Having concluded that the presence of the non-cumulation clauses required an “all sums” rather than a pro rata methodology of allocation, the Court then turned to the second certified question, which the Court framed as whether the insureds were required under the terms of the excess policies to "horizontally" exhaust all triggered primary and umbrella excess layers before accessing any of the additional excess insurance policies, or whether the insureds need only "vertically" exhaust the primary and umbrella policies. In holding that “vertical attachment” applied, the Court found it significant that all of the excess policies “hinge their attachment on the exhaustion of underlying policies that cover the same policy period as the overlying excess policy, and that are specifically identified by either name, policy number, or policy limit.” Further, the Court stated that “vertical exhaustion is conceptually consistent with an all sums allocation, permitting the Insured to seek coverage through the layers of insurance available for a specific year.”

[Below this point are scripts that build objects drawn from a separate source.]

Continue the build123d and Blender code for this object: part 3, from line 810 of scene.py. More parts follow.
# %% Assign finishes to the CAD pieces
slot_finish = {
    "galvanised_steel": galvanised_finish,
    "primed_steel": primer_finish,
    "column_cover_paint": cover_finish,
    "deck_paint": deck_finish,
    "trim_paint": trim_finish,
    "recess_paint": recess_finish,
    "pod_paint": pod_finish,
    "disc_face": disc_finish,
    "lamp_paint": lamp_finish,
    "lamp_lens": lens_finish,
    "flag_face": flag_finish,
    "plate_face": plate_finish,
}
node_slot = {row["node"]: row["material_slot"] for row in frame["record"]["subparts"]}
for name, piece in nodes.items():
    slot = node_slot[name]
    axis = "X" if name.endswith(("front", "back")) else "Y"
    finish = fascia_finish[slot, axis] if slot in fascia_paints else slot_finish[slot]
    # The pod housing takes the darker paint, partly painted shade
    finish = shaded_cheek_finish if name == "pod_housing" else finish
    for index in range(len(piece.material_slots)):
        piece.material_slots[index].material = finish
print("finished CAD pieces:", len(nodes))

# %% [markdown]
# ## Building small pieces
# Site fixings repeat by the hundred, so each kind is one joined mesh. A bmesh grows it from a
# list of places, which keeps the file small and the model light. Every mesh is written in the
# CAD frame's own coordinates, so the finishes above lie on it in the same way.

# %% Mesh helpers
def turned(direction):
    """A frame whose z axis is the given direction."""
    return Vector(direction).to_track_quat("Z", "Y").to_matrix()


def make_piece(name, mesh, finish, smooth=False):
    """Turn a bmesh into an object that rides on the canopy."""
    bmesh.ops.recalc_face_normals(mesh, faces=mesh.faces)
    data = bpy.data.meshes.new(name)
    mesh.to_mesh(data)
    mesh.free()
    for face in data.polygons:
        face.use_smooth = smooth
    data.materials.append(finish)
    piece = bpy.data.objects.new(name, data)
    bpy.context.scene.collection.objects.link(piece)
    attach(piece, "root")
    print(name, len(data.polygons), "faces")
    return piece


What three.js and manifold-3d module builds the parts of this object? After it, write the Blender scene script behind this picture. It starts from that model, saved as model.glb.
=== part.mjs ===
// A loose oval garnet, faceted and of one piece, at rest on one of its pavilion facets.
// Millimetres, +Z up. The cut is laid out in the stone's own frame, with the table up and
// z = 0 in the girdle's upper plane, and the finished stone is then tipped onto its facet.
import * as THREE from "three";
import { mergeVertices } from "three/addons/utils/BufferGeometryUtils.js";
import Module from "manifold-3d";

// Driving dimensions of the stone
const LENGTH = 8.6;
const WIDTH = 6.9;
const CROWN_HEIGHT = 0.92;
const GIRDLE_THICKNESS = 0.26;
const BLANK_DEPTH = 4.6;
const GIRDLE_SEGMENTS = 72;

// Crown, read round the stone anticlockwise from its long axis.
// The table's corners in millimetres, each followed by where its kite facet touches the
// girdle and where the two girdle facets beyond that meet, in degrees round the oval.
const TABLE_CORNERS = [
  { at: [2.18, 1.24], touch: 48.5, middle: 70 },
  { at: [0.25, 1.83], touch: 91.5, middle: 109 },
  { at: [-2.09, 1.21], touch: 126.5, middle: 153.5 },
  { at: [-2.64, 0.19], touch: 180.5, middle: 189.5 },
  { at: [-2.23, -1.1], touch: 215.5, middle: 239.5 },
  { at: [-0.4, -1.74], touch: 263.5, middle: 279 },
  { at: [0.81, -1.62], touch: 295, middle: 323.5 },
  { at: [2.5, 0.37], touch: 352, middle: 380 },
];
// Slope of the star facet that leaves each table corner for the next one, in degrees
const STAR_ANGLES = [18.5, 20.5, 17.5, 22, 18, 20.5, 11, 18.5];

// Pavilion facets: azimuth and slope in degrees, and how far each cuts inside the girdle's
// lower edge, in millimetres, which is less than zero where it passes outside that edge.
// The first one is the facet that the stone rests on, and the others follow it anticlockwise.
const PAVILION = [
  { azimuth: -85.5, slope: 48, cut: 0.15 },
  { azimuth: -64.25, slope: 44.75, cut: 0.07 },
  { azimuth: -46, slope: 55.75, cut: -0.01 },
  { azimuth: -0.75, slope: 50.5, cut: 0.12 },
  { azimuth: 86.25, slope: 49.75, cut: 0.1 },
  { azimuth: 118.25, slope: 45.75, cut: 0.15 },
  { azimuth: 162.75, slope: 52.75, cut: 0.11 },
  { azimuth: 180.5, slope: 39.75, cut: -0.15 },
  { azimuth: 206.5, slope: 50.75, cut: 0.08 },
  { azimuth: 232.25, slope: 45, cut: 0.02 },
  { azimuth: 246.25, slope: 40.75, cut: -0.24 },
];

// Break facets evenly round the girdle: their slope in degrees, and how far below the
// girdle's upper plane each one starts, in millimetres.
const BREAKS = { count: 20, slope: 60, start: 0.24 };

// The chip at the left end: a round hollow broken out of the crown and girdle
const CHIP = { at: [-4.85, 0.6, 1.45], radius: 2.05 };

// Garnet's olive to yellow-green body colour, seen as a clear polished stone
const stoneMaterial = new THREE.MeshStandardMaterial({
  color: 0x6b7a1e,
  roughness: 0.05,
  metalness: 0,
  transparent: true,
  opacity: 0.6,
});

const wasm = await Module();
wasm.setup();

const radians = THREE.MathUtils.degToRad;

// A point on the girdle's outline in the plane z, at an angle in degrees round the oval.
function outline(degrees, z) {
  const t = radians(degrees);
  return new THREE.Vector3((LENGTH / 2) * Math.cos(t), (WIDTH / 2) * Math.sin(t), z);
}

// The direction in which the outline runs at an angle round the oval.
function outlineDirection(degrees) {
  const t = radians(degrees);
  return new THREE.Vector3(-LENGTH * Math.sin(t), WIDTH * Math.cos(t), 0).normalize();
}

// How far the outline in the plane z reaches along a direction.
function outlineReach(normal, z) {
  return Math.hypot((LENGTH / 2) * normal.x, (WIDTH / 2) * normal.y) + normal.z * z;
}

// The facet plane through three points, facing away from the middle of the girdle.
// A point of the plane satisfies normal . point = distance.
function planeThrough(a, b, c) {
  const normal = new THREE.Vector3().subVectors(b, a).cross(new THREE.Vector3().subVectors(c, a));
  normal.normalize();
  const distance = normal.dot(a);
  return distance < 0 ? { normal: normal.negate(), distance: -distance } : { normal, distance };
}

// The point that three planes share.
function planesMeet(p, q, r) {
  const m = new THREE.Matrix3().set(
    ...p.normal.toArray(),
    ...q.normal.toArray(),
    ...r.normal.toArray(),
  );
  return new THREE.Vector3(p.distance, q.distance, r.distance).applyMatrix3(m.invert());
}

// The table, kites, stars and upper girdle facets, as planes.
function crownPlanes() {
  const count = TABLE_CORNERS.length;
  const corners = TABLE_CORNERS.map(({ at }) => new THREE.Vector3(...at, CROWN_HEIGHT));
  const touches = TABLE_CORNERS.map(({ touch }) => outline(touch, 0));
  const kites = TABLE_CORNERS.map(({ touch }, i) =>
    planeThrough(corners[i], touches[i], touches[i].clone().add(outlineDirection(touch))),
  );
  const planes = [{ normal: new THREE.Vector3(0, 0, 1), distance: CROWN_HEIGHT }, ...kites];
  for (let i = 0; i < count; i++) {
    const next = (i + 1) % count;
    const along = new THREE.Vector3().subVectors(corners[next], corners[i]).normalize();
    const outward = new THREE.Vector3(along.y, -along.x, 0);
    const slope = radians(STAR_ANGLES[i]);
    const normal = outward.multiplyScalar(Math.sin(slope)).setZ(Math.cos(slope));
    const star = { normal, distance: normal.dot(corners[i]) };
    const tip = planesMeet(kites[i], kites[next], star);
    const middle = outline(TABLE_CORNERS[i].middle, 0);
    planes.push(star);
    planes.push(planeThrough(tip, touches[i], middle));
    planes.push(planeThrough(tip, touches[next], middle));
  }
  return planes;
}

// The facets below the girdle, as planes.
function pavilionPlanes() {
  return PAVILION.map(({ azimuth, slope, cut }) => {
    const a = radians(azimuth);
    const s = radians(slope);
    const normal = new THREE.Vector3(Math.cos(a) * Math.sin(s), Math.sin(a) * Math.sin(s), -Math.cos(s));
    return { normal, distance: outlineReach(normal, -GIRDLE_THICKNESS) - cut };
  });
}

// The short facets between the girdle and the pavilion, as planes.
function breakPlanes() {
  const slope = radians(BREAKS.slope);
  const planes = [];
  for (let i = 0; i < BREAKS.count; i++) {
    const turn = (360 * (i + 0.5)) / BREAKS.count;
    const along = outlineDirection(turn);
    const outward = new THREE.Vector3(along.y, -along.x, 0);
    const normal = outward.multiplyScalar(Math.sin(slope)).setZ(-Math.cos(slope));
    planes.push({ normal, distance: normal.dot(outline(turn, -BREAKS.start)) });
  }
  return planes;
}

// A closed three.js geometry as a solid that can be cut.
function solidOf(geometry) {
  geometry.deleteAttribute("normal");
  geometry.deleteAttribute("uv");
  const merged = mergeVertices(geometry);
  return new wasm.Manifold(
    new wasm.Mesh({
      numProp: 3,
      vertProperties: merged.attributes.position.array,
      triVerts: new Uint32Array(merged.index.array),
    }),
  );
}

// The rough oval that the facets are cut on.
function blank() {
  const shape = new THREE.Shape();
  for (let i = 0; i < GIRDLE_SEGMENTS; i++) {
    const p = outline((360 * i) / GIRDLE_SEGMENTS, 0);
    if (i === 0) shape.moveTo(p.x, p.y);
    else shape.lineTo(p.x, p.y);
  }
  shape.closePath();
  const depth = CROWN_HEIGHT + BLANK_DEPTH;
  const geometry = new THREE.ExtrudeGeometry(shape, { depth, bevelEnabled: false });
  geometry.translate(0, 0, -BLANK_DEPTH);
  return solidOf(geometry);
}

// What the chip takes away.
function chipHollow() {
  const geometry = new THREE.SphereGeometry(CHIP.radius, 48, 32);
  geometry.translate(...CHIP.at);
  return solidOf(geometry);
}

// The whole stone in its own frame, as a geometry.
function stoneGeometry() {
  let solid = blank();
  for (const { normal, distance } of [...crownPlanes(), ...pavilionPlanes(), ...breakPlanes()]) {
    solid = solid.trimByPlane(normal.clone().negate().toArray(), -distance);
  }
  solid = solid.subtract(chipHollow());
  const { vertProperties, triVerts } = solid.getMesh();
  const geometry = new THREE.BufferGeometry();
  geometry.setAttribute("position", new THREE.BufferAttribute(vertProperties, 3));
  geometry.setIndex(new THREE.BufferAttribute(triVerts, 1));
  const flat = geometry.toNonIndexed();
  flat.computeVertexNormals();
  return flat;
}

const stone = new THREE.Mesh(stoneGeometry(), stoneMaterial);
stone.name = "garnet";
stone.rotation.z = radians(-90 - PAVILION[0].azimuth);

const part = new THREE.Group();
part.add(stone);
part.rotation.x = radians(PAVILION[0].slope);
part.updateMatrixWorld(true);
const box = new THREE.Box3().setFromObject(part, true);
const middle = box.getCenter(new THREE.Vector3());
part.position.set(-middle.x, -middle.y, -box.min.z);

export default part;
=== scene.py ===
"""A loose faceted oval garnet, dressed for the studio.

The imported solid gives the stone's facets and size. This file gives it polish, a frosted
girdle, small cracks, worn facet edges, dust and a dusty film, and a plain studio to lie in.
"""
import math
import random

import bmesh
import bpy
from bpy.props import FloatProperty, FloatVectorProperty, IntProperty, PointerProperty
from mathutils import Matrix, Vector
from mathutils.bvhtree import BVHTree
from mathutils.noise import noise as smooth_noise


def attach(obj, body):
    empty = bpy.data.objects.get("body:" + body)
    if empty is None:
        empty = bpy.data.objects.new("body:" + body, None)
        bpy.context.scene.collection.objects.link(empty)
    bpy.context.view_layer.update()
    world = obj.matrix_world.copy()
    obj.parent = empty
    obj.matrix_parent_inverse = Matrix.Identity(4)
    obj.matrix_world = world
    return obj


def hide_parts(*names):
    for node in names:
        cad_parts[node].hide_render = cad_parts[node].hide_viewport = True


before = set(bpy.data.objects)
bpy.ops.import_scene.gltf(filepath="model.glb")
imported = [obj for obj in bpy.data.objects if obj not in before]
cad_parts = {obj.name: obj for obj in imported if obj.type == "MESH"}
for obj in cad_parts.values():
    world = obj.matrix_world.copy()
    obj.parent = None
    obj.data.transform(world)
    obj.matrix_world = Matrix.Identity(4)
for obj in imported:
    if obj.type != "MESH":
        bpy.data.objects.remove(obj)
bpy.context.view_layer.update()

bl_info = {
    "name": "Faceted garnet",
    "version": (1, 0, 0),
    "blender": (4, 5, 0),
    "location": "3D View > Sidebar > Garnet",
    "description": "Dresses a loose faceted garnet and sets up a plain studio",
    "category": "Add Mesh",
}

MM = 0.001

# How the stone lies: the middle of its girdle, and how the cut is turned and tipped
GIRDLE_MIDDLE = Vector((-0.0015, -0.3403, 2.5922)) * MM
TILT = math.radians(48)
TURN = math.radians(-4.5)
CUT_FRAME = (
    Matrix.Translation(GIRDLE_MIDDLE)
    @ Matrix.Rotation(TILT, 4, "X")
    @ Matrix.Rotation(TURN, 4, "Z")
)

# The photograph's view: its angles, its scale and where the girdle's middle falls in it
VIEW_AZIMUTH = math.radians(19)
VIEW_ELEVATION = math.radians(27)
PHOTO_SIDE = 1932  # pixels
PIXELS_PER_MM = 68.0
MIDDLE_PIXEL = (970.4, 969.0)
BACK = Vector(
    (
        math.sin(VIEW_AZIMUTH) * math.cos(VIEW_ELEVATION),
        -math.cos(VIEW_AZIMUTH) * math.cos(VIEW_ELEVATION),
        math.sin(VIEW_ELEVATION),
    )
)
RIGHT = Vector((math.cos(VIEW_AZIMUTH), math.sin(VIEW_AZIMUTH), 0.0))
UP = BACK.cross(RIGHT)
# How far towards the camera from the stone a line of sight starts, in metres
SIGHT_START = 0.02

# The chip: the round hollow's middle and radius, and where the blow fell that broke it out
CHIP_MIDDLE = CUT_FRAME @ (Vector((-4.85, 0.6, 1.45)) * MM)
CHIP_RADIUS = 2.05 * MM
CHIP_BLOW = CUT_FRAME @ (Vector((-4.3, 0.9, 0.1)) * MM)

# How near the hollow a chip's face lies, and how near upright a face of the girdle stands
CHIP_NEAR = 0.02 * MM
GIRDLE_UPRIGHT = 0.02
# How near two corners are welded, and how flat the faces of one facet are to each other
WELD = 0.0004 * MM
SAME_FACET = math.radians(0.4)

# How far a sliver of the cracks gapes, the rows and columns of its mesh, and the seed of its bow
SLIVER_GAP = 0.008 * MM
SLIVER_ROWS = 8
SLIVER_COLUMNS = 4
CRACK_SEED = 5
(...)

Finally, the Court considered but dismissed the insurers’ contention that attachment language contained or incorporated into the excess policies required horizontal exhaustion. The language in question provided that the insurer will pay “all sums in excess of the retained limit”, defined as the relevant limit of liability of underlying policies, “plus all amounts payable under other insurance, if any.” The insurers argued that the “other insurance” available to the insureds necessarily included coverage provided by policies issued in successive years. While characterizing the insurers argument as “not completely baseless,” the Court, citing to Consolidated Edison, held that these “other insurance clauses” were not implicated and do not apply in situations involving successive - - as opposed to concurrent - - policies. Accordingly, the Court held that in absence of any policy language suggesting a contrary intent, the excess policies “are triggered by vertical exhaustion of underlying available coverage within the same policy period.”